Uma investigadora da Faculdade de Engenharia da Universidade do Porto (FEUP) desenvolveu uma nova bateria que, ao combinar “capacitância negativa e resistência negativa” na mesma célula, permite que esta se autocarregue sem perder energia, revelou hoje a responsável.
Em declarações à agência Lusa, a investigadora do Departamento de Engenharia Física da FEUP, Maria Helena Braga, responsável pela investigação, explicou que a inovação surgiu da necessidade de entender o “funcionamento de um eletrólito (substância que se dissolve para originar uma solução que conduz eletricidade) de vidro ferro elétrico”.
Com base numa célula eletroquímica, formada por dois condutores (dois elétrodos diferentes) e um eletrólito rico em lítio, a equipa de investigadores concluiu num estudo, publicado na revista “Applied Physics Reviews”, que a célula, ao combinar “capacitância negativa e resistência negativa”, se auto carrega.
A capacitância negativa ocorre quando uma mudança na carga faz com que a tensão, através de um material, mude na direção oposta.
Por sua vez, a resistência negativa ocorre quando se dá um aumento de tensão nos terminais de um circuito ou dispositivo elétrico e que resulta numa diminuição da corrente elétrica.
“Como é que ela se auto carrega?
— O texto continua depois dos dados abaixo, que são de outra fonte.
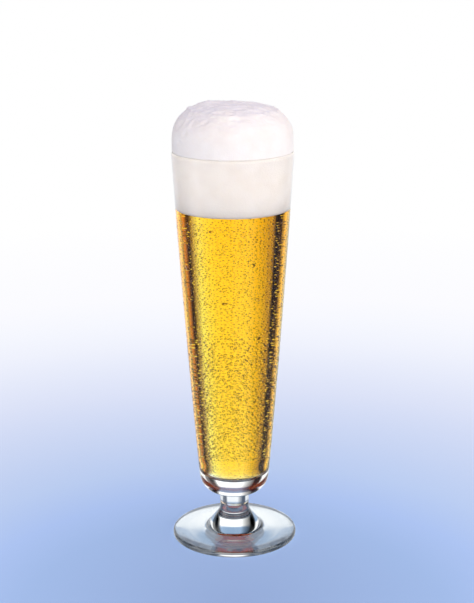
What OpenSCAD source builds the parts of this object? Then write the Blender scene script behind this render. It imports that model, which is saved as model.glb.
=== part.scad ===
// Footed pilsner glass of beer with a tall foam head.
// Origin: centre of the foot's resting ring, on the surface it stands on. +Z is up, millimetres.

/* [Bowl] */
// Height of the lip above the surface the foot stands on
glass_h = 244; // [200:1:280]
// Outer radius of the bowl at its lip
lip_r = 36.5; // [34:0.5:42]
// Outer radius of the bowl where its wall turns into the rounded base
shoulder_r = 21.8; // [20:0.2:24]
// Height of that turn
shoulder_z = 42; // [40:1:46]
// Height of the underside of the bowl, on the stem
bowl_z = 27.4; // [26:0.1:30]
// How far the long wall bows outward between shoulder and lip
wall_bow = 0.7; // [0:0.1:2]
// Squareness of the rounded base: 2 is a half ellipse, more is boxier
base_squareness = 2.7; // [2:0.1:4]

/* [Wall] */
// Wall thickness at the lip
lip_wall = 1.8; // [1.2:0.1:2.6]
// Wall thickness at the shoulder
shoulder_wall = 3.2; // [2:0.1:4.5]
// Height of the inner floor, above the thick base
floor_z = 39; // [36:0.2:46]
// Height of the rounded corner between the inner floor and the inner wall
corner_h = 9; // [6:0.5:16]
// Squareness of that corner
corner_squareness = 2.5; // [2:0.1:4]

/* [Stem] */
// Radius of the stem at its narrowest
stem_r = 9; // [7:0.1:11]
// Radius of the fillet between the stem and the bowl
stem_fillet = 1.5; // [0.5:0.1:2.5]
// Height at which the flare down to the foot begins
flare_z = 16.2; // [14:0.1:19]
// Outward run of the flare for each millimetre down
flare_slope = 0.79; // [0.5:0.01:1]
// Softness of the bend between stem and flare
flare_softness = 0.8; // [0.3:0.1:1.5]

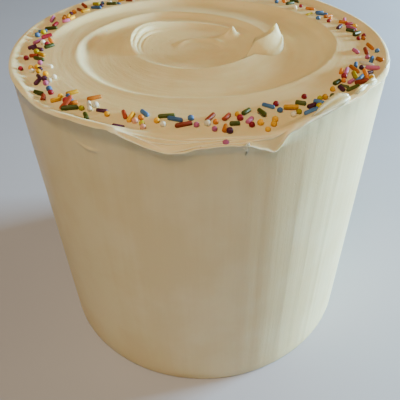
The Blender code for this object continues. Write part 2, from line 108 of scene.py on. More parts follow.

Formando um condensador de capacitância negativa, não é a primeira vez que se vê isto, mas é a primeira vez que essa capacitância negativa é vista associada a uma resistência negativa”, disse.
A investigação, que surge da “preocupação, necessidade e urgência em eletrificar por causa das mudanças no clima”, vem assim unificar a teoria por detrás de todos os dispositivos no estado sólido, como as baterias, energia fotovoltaica e transístores.
“Sabendo nós que temos um material ferro elétrico que se auto carrega, podemos prever esse autocarregamento, estudá-lo, otimizá-lo e utilizá-lo quando é necessário aumentar a capacidade e autonomia das baterias, nomeadamente, em sensores num todo de uma montanha ou mesmo num carro”, exemplificou.
De acordo com a investigadora, este processo “tem aplicações em todos os dispositivos de armazenamento de energia e pode melhorar substancialmente a sua autonomia”.
“Este processo dá origem a um dispositivo que se auto carrega sem auto-ciclo, aumentando a energia armazenada nele, em oposição à degradação natural do processo eletroquímico que faz com que a energia armazenada diminua pela dissipação de calor”, frisou.
À Lusa, Maria Braga adiantou que esta é a “primeira vez” que um artigo científico relaciona, numa tela eletroquímica, a capacitância negativa e a resistência negativa, algo que “nunca foi visto na literatura”.
“Isto é organização, é um processo de uniformização, criação de padrões e de organização. Isto é algo que não acontece só nas células eletroquímicas, acontece em muitos outros dispositivos, desde o bater do coração, em fenómenos que ocorrem nos nossos neurónios ou nas nossas células”, referiu, adiantando que a investigação pode “abrir portas noutras áreas”.
Maria Helena Braga, 45 anos, publicou pela primeira vez sobre a tecnologia de eletrólitos de vidro em 2014, quando desenvolvia investigação na FEUP, tendo recebido, nessa altura, um contacto do investigador norte-americano da Universidade do Texas (Austin, Estados Unidos), Andy Murchison, que conhecia bem John Goodenough, o inventor das baterias de iões de lítio e Nobel da Química em 2019, com o qual foi “desafiada” a trabalhar.
A especialista é formada em Física do Estado Sólido e Ciências dos Materiais, doutorada em Engenharia Metalúrgica e Materiais, na Universidade do Porto, e professora auxiliar no Departamento de Engenharia Física da UPorto, desde 2002.